FLAMA carried out more than 70 armed and bomb attacks between 1974-1976[citation needed], during the revolutionary period that followed the Portuguese Carnation Revolution (April 25, 1974). The Carnation Revolution effectively changed the Portuguese regime from an authoritarian dictatorship (the Estado Novo) to a democracy (the Third Republic), but only after two years of a transitional period known as PREC (Processo Revolucionário Em Curso, Portuguese for Ongoing Revolutionary Process), characterized by social turmoil and power dispute between left and right wing political forces. During this period the new government withdrew from Angola and Mozambique, the last Portuguese colonies on mainland Africa.
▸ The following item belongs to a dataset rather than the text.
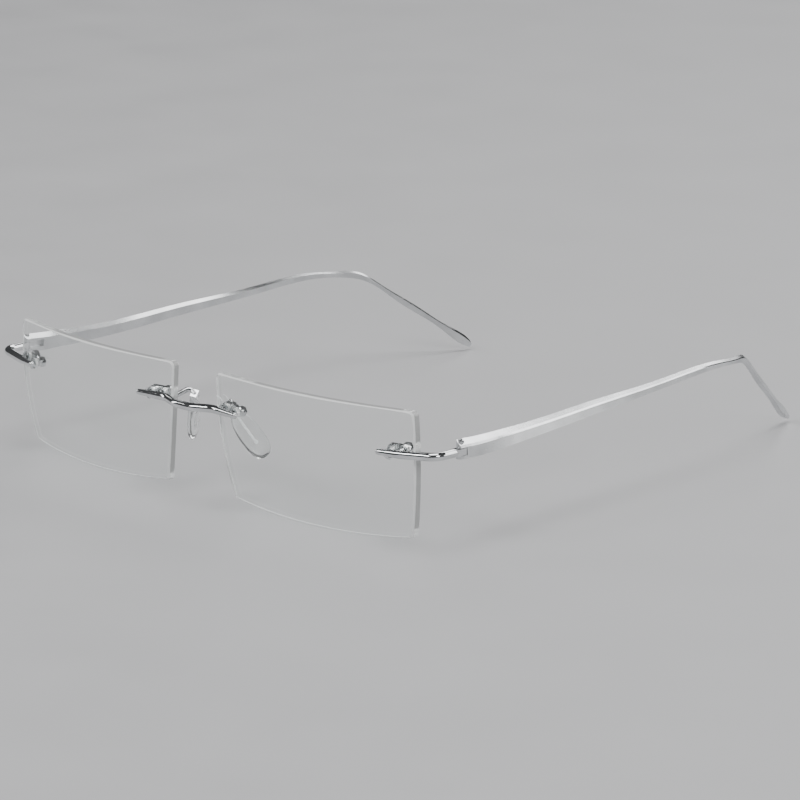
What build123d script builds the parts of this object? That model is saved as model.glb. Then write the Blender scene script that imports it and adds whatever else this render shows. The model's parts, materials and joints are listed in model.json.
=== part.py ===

Some in Madeira thought that their area should be the next to separate.[1]

FLAMA's demands were more a right-wing political reaction by some of the regional elites to the left-wing nature of the Revolution and its main actors, than a truly ethnic or nationalist separatist goal.[citation needed] After the normalization of the Portuguese political system, early in 1976, and the constitutional grant of autonomy to the Portuguese North Atlantic archipelagos of Madeira and Azores (where a similar organization existed, the Frente de Libertação dos Açores), the organization vanished.

Allegedly one of FLAMA's most important activists was the controversial Alberto João Jardim, the former President of the regional government of Madeira, co-founder of the Madeiran branch of the popular centre-right-wing Portuguese party PSD and former Vice-president of the European People's Party.[citation needed]

References

  1. ^ James Minahan (1 January 2002). Encyclopedia of the Stateless Nations: L-R. Greenwood Publishing Group. pp. 1135–. ISBN 978-0-313-32111-5.